In 1986, UB was awarded $25 million from the National Science Foundation to establish the National Center for Earthquake Engineering Research, initially headed by former UB President Robert Ketter. The NSF awarded the center a five-year, $21 million renewal grant in 1991.

In 1989, UB was elected to membership in the Association of American Universities, becoming the first and still only public research university in New York and New England invited to join the most prestigious and exclusive academic organization in the country. With the election of UB and Rutgers University, the organization had only 56 members.

William R. Greiner, who joined the faculty of the UB School of Law in 1967 and who in 1984 was appointed UB's first university provost, was appointed UB's 13th president in September 1991. One of his first actions was to underscore UB's commitment to the community by the creation at the vice-president level of an Office of Public Service and Urban Affairs, a first for a U.S. university.

The opening of a new Student Union on the Amherst Campus in 1992 was followed two years later by the opening of the Center for the Arts and the Natural Sciences and Mathematics Complex.

In 1995, UB enrolls 25,000 students, offers almost 300 degree programs at the baccalaureate, master's, doctoral and first professional level and has an operating budget of almost $600 million, with some 4,500 associated full-time positions. It is one of Western New York's leading employers.

UB now spends more than $122 million in external funds annually on research. In 1994, the total of contract and grant awards from external sponsors -- which in some cases represented funds to be expended over several years -- was $284 million.
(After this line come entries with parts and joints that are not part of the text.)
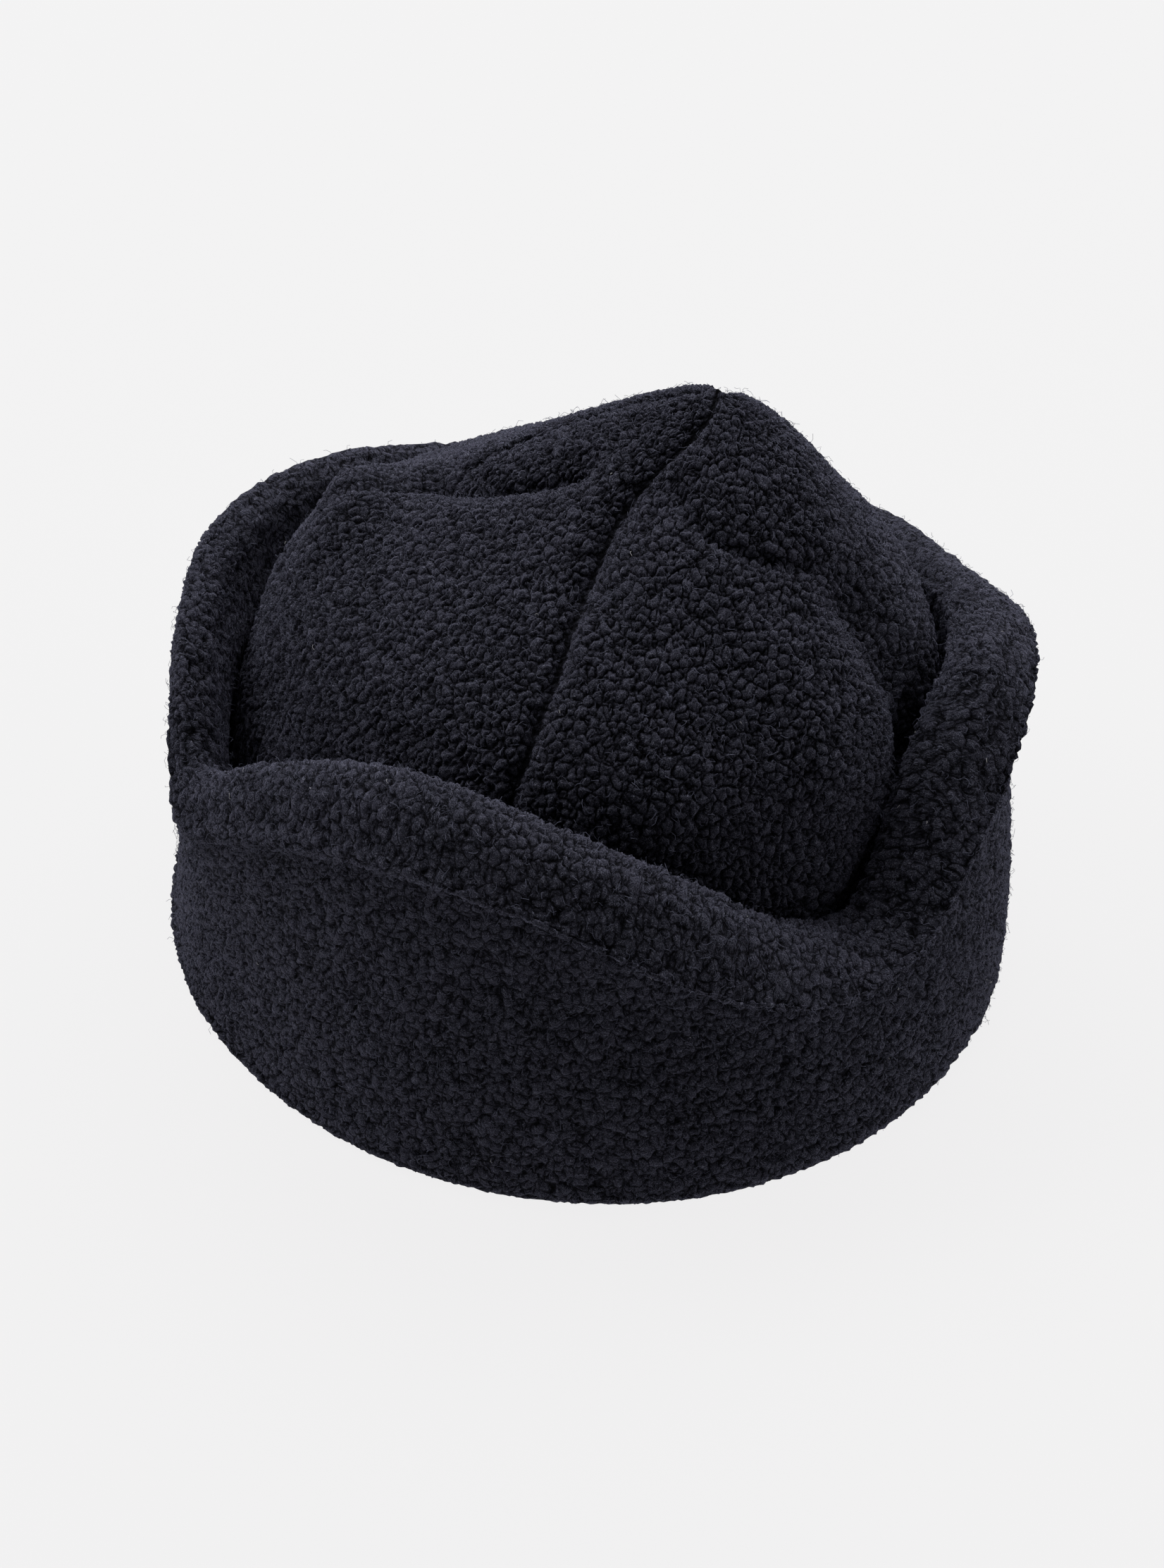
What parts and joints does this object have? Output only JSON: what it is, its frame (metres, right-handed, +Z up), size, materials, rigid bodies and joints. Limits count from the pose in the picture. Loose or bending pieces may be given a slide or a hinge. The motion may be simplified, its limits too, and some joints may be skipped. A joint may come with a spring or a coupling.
{
  "type": "watch cap",
  "caption": "Unworn winter cap of thick curly wool fleece with a seamed panelled crown and a deep doubled cuff turned up all round, low over the forehead and high over the ears.",
  "frame": {"origin": "on the surface that the cap stands on, under the middle of the cap's box", "axes": "+Z up through the crown, -Y towards the forehead, X from ear to ear"},
  "size_m": [0.208, 0.2296, 0.1508],
  "materials": {
    "crown_fleece": "matt curly wool fleece, near-black navy",
    "cuff_fleece": "matt curly wool fleece, near-black navy"
  },
  "bodies": {
    "root": {"crown_panel_front": "crown_fleece", "crown_panel_right": "crown_fleece", "crown_panel_back": "crown_fleece", "crown_panel_left": "crown_fleece", "cuff": "cuff_fleece"}
  },
  "joints": []
}
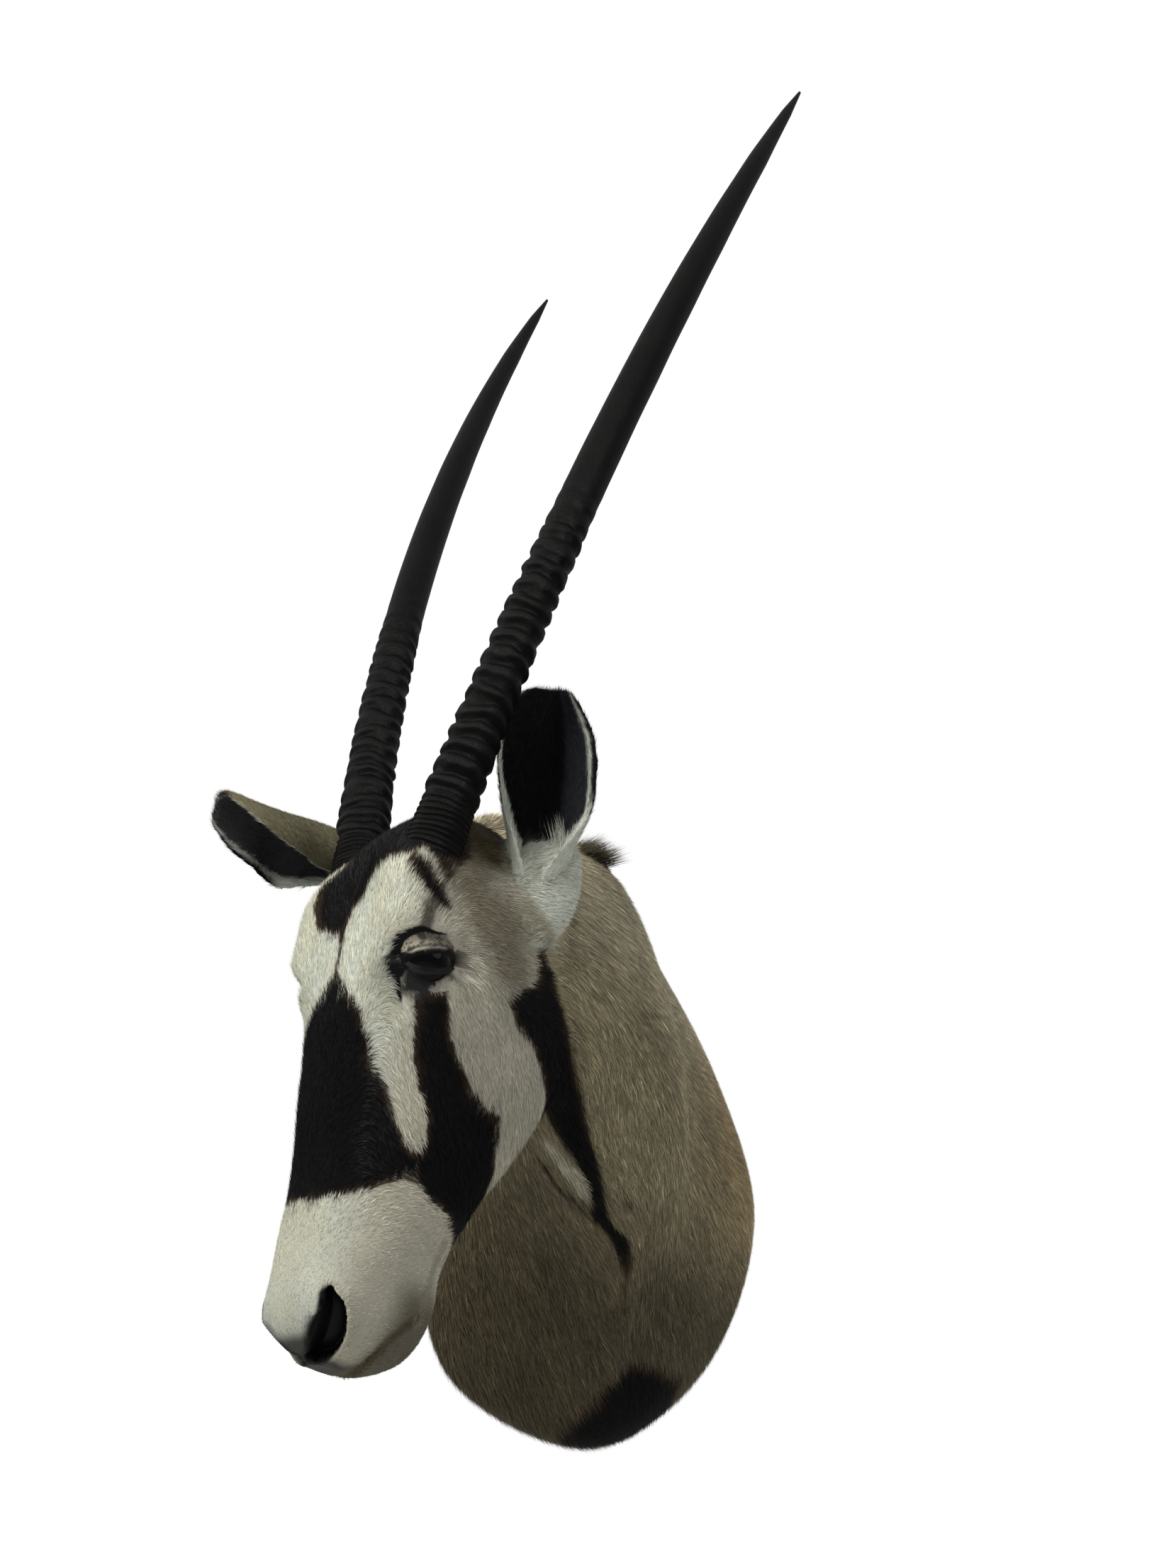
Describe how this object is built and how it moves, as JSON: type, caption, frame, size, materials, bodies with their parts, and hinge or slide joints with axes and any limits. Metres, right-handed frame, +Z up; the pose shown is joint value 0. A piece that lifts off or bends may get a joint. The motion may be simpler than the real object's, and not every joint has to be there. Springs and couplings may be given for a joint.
{
  "type": "gemsbok shoulder mount",
  "caption": "Wall-hung antelope shoulder mount: a turned head with long ringed horns, cupped ears and glass eyes on a full neck, backed by a board with a keyhole hanger.",
  "frame": {"origin": "middle of the board's back face, in the plane of the wall", "axes": "+Z up, +Y into the wall along the board's outward normal, +X to the animal's left, which is the viewer's right"},
  "size_m": [0.5053, 0.6712, 1.2339],
  "materials": {
    "hide": "short dense fur, grey-tan on the neck with near-black and off-white face markings",
    "horn": "satin near-black keratin, ringed below and smooth above",
    "eye_glass": "glossy dark brown glass",
    "board_wood": "plain sanded board",
    "hanger_steel": "zinc-plated sheet"
  },
  "bodies": {
    "root": {"cape": "hide", "left_horn": "horn", "right_horn": "horn", "left_eye": "eye_glass", "right_eye": "eye_glass", "backboard": "board_wood", "hanger_plate": "hanger_steel"}
  },
  "joints": []
}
Industrial support of UB research in 1994 reached a record $19 million.

The university pumps $1.41 billion a year into the Western New York economy. Its annual direct expenditures total $582 million, with $495 million of that amount spent in Western New York. For each $1 spent, more than $1.40 in additional activity is generated in the Western New York economy, according to a report prepared by the UB Center for Regional Studies.

In the first four years of his presidency, Professor Greiner has focused the university community on fulfilling its mission of education, research and public service as it approaches a new century. UB has taken a leadership position in preserving the quality and accessibility of public undergraduate, graduate and professional education in the face of shrinking state funding.